§ EXERCISE BRIEF
Which lines hold the string "piece"? Copy every one of them.

§ RECORDS PROVIDED
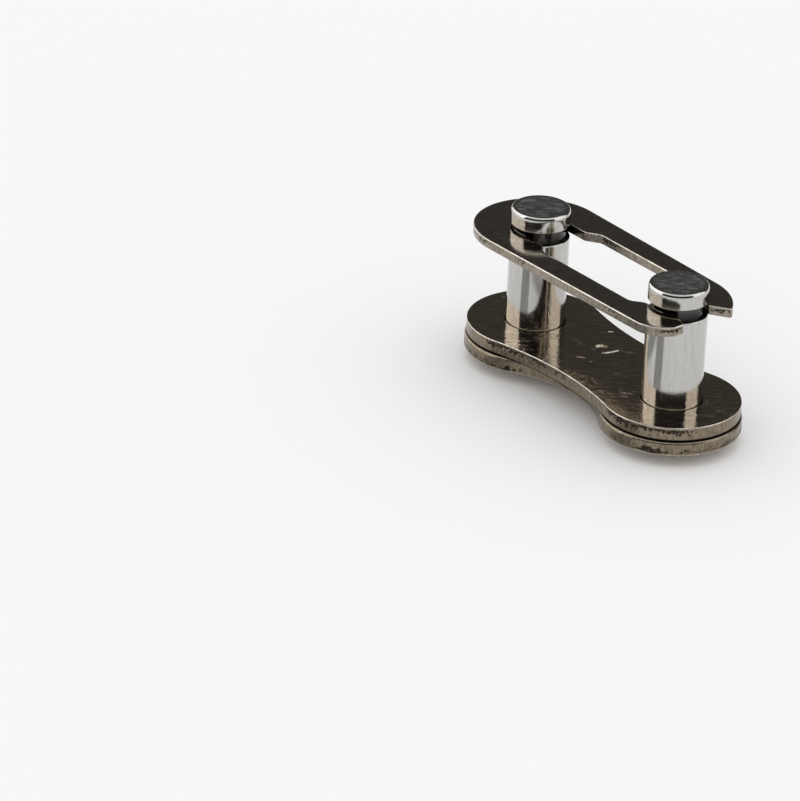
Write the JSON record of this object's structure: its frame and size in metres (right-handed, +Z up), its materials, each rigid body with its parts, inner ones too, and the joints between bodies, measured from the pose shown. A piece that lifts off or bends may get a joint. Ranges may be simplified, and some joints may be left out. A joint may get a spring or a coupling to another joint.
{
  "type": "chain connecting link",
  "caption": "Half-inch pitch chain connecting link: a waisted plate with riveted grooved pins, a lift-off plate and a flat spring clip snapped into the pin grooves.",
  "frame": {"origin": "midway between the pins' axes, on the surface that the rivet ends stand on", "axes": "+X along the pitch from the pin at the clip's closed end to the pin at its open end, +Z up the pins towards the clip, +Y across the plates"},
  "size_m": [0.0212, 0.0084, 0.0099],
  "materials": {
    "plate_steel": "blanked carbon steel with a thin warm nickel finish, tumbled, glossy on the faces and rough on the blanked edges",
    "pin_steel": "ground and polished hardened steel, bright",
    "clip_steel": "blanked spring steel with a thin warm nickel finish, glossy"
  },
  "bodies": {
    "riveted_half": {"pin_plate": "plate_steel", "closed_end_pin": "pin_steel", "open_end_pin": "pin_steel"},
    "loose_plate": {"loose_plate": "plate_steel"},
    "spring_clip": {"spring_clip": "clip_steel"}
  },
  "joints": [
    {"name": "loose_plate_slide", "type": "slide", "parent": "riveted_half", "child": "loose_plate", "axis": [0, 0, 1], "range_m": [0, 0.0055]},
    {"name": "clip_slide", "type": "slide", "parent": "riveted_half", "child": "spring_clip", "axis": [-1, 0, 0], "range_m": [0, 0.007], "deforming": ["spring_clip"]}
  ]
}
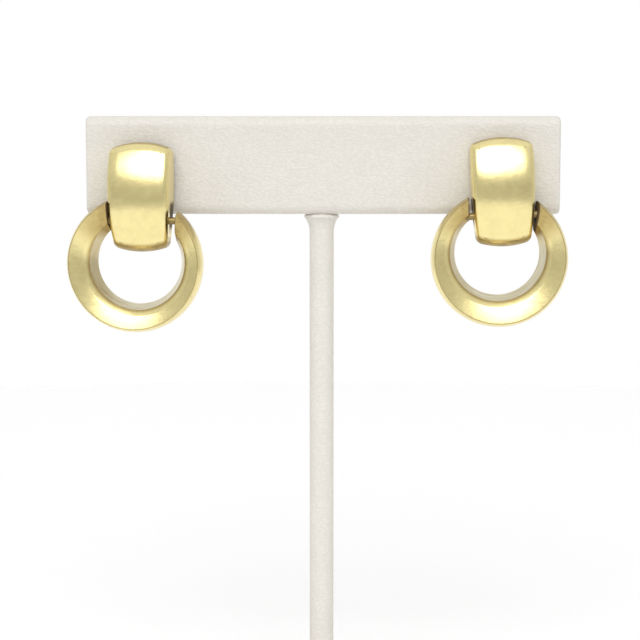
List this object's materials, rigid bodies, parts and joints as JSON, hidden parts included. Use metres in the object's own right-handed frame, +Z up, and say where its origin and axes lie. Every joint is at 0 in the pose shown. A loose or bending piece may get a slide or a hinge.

---

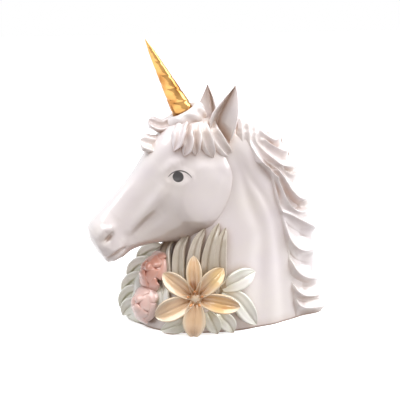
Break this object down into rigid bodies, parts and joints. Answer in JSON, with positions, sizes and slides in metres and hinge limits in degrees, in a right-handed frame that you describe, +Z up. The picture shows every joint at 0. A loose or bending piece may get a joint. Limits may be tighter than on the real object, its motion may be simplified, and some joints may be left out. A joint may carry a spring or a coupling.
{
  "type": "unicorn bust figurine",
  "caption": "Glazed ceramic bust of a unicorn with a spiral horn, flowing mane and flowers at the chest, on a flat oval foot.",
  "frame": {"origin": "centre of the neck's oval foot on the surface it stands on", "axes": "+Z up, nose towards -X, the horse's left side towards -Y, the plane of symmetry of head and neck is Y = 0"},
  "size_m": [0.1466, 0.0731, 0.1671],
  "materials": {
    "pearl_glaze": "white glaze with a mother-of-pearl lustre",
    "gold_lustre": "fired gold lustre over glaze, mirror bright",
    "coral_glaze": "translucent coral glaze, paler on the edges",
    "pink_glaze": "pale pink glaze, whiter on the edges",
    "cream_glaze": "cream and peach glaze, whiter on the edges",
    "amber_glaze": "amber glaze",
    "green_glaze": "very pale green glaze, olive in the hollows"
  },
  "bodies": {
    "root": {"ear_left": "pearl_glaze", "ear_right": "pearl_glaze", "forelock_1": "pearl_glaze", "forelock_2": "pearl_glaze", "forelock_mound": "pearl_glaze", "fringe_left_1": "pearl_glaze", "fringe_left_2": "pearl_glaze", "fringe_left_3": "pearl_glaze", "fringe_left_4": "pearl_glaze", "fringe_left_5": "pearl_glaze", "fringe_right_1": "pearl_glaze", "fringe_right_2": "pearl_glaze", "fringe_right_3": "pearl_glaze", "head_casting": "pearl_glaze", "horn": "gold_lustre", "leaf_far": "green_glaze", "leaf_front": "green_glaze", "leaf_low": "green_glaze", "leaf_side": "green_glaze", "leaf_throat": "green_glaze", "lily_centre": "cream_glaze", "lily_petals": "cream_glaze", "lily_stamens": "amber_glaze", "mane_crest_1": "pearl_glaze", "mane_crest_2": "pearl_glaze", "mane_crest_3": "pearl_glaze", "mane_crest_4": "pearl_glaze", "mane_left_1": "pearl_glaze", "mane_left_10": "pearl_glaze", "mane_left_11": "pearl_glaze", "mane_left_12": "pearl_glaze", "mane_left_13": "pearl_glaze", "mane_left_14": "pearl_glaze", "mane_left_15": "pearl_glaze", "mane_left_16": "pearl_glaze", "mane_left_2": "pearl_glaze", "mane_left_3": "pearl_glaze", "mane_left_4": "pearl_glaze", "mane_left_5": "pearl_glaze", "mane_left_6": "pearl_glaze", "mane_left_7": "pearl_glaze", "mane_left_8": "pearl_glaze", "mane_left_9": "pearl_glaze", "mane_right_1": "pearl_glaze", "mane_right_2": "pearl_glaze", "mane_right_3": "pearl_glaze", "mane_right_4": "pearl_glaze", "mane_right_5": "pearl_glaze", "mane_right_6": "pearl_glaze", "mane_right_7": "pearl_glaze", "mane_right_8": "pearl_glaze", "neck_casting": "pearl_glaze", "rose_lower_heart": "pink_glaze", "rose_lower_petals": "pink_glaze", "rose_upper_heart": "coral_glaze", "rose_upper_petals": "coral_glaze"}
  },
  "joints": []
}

§ RESULT FOR THIS TASK
Write the JSON record of this object's structure: its frame and size in metres (right-handed, +Z up), its materials, each rigid body with its parts, inner ones too, and the joints between bodies, measured from the pose shown. A piece that lifts off or bends may get a joint. Ranges may be simplified, and some joints may be left out. A joint may get a spring or a coupling to another joint.
List this object's materials, rigid bodies, parts and joints as JSON, hidden parts included. Use metres in the object's own right-handed frame, +Z up, and say where its origin and axes lie. Every joint is at 0 in the pose shown. A loose or bending piece may get a slide or a hinge.
Break this object down into rigid bodies, parts and joints. Answer in JSON, with positions, sizes and slides in metres and hinge limits in degrees, in a right-handed frame that you describe, +Z up. The picture shows every joint at 0. A loose or bending piece may get a joint. Limits may be tighter than on the real object, its motion may be simplified, and some joints may be left out. A joint may carry a spring or a coupling.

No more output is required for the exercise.